Again, PO Nambour has PO T-shirts and bumper stickers — ‘Permaculture is Growing’. Let us buy from them (and submit designs) instead of duplicating.
What other ways can we fund other groups?

Insurance

Dare we tackle a combined insurance (fixed amount) scheme for ourselves, replacing funds only when they are used?
Now, who can help, who can suggest new and better links?

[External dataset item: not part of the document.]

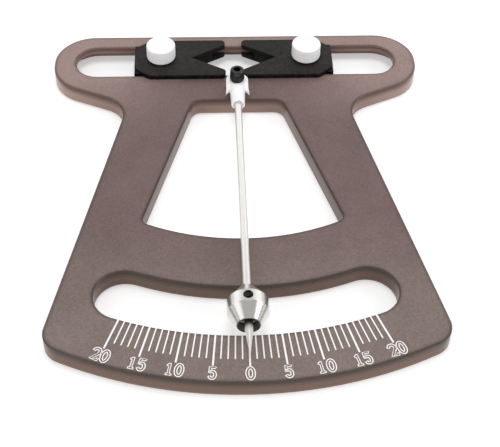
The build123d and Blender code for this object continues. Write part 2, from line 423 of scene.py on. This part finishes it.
def black_jaw():
    dark = (0.0202, 0.0177, 0.0161)
    light = (0.0220, 0.0194, 0.0177)
    # Painted shade: the side walls get a much darker copy of the black.
    wall_with_painted_light_and_shade = (0.0016, 0.0014, 0.0012)
    bare = (0.11, 0.105, 0.10)
    look = Finish("black_jaw_matt", IOR=1.46, Specular_IOR_Level=0.09)
    grain = look.group("grain", Speckle=3800.0, Drift=90.0)
    tint = look.mix(look.on_wall(), look.mix(look.spread(grain["Drift"]), dark, light), wall_with_painted_light_and_shade)
    look.set("Base Color", look.worn(tint, bare, amount=0.15))
    look.set("Roughness", look.scuffed(start=0.49, end=0.44, scale=150.0, amount=0.6))
    look.set_bump(grain["Speckle"], 0.02 * MM, 0.6)
    return look.material


def white_nylon():
    dark = (0.95, 0.948, 0.94)
    light = (0.985, 0.985, 0.98)
    rubbed = (0.78, 0.76, 0.73)
    look = Finish("white_nylon_moulded", IOR=1.53, Subsurface_Weight=0.25,
                  Subsurface_Scale=0.4 * MM)
    grain = look.group("grain", Speckle=1800.0, Drift=260.0)
    scuffs = look.group("scuffs", Scale=300.0, Amount=0.35)
    tint = look.mix(look.spread(grain["Drift"]), dark, light)
    look.set("Base Color", look.mix(scuffs["Mask"], tint, rubbed))
    look.set("Roughness", look.spread(grain["Drift"], 0.34, 0.46))
    look.set_bump(grain["Speckle"], 0.015 * MM, 0.5)
    return look.material


def black_steel():
    dark = (0.012, 0.013, 0.012)
    light = (0.028, 0.029, 0.027)
    bare = (0.30, 0.29, 0.28)
    look = Finish("black_oxide_steel", Metallic=0.7)
    grain = look.group("grain", Speckle=3000.0, Drift=400.0)
    tint = look.mix(look.spread(grain["Drift"]), dark, light)
    look.set("Base Color", look.worn(tint, bare, amount=0.6))
    look.set("Roughness", look.spread(grain["Drift"], 0.32, 0.44))
    look.set_bump(grain["Speckle"], 0.01 * MM, 0.5)
    return look.material


def plated_steel():
    dark = (0.56, 0.56, 0.55)
    light = (0.70, 0.70, 0.68)
    look = Finish("bright_plated_steel", Metallic=1.0)
    grain = look.group("grain", Speckle=2200.0, Drift=350.0)
    look.set("Base Color", look.mix(look.spread(grain["Drift"]), dark, light))
    look.set("Roughness", look.scuffed(start=0.24, end=0.42, scale=300.0, amount=0.8))
    look.set_bump(grain["Speckle"], 0.008 * MM, 0.5)
    return look.material


def turned_steel(name, light, metallic, roughness, rings, depth, mouth):
    # Polished steel from a lathe: the bob and the ground rod, both with painted shade inside the bob's bore.
    # The mouth says between which places, from the bob's low end along Y, the painted shade sets in.
    drift_dim = 0.95
    dark = tuple(value * drift_dim for value in light)
    shadow = (0.10, 0.09, 0.075)
    scuff_rough = 0.14
    look = Finish(name, Metallic=metallic)
    x, y, z = look.split(look.where)
    grain = look.group("grain", Speckle=2500.0, Drift=200.0)
    bright = look.mix(look.spread(grain["Drift"]), dark, light)
    from_axis = look.length(look.vector(X=x, Z=look.math("SUBTRACT", z, pivot.z)))
    # Painted shade inside the bob's bore and on the rod where it goes in.
    painted_bore_shade = look.ramp(from_axis, bore_r, bore_r - bore_soft)
    for start, end in (bore_reach, mouth):
        painted_bore_shade = look.times(painted_bore_shade, look.ramp(y, bob_low + start, bob_low + end))
    look.set("Base Color", look.mix(painted_bore_shade, bright, shadow))
    look.set("Roughness", look.scuffed(roughness, roughness + scuff_rough, scale=200.0, amount=0.6))
    look.set_bump(look.group("turning", Rings_per_metre=rings)["Height"], depth, 0.6)
    return look.material


def white_fill():
    # Engraver's paint in the scale: slightly uneven white.
    dark = (0.90, 0.89, 0.87)
    light = (0.97, 0.96, 0.94)
    look = Finish("white_scale_paint", IOR=1.45)
    grain = look.group("grain", Speckle=3000.0, Drift=500.0)
    look.set("Base Color", look.mix(look.spread(grain["Drift"]), dark, light))
    look.set("Roughness", look.spread(grain["Speckle"], 0.5, 0.65))
    look.set_bump(grain["Speckle"], 0.01 * MM, 0.5)
    return look.material


finishes = {
    "smoke_acrylic": smoke_acrylic(),
    "black_jaw": black_jaw(),
    "white_nylon": white_nylon(),
    "black_steel": black_steel(),
    "plated_steel": plated_steel(),
    "bob_steel": turned_steel("turned_bob_steel", (0.75, 0.74, 0.715), metallic=1.0,
                              roughness=0.25, rings=7000.0, depth=0.005 * MM,
                              mouth=(-0.1 * MM, 0.0)),
    "polished_steel": turned_steel("ground_rod_steel", (0.82, 0.81, 0.78), metallic=0.6,
                                   roughness=0.3, rings=1500.0, depth=0.0012 * MM,
                                   mouth=(-1.0 * MM, 0.3 * MM)),
    "white_fill": white_fill(),
}


def dress_cad_nodes():
    # Each CAD node keeps its shape and gets the finish of its material slot.
    for subpart in frame["record"]["subparts"]:
        node = subpart["node"]
        slot = "bob_steel" if node == "bob" else subpart["material_slot"]
        mesh = frame["nodes"][node].data
        mesh.materials.clear()
        mesh.materials.append(finishes[slot])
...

Talented, scattered and many

We are talented, many, scattered, mobile and ready tor the next evolution — that of a truly linked community.
It’s time (to pinch a phrase) and if life wasn’t meant to be easy at least it could be better organised to support the alternative.
By co-operating we can support each other instead of people who don’t care and people who use the profits for themselves.
…Bill Mollison

Editor’s note

In the second last paragraph Bill makes reference to what became two cultural artifacts from the late-1970s.
“It’s time”, with which he starts the paragraph, was a popular song of the Australian Labor Party’s 1972 election campaign that saw Gough Whitlam elected to lead an federal Labor government.
Listen: http://whitlamdismissal.com/1972/11/13/its-time-audio-video-lyrics.html
The later passage in the same paragraph, “life wasn’t meant to be easy”, was a line by 1970s Australian prime minister, Malcolm Fraser, that was taken out of context .
The line was a quote from George Bernard Shaw that, rather than signifying only difficulty, signified the taking of courage. Left from the quote by Malcolm Fraser’s critics was the rest of it: ” …my child, but take courage: it can be delightful.”
More: https://en.m.wikiquote.org/wiki/Malcolm_Fraser

Links with other ideas

The article suggests that Bill Mollison and his Tagari Community communards saw the development of a national network as necessary to permaculture’s spread. Design consultants qualified through a consultant’s course at Tagari would form a core of the network.
The ‘alternative society’ mentioned is a reference to the large numbers then participating in what was a significant social movement around environmentally and socially-better ways of living. Although the movement was amorphous and lacked any set of core ethics and principles, those participating in it felt part of it and also felt themselves apart from mainstream society. Permaculture incorporated some of the elements of the movement and, in turn, came to influence it. Many of permaculture’s early recruits came from the alternative movement.
The ‘Accommodation’ idea listed under Proposals might be seen as the incipient idea that would years later manifest from outside the permaculture network as WWOOF — Willing Workers On Organic Farms — the farmstay-in-return-for-work scheme. Although not stated in the article, there is a tenuous like with Bill Mollison’s idea of permaculture educators and designers moving around the country, teaching and designing in different places.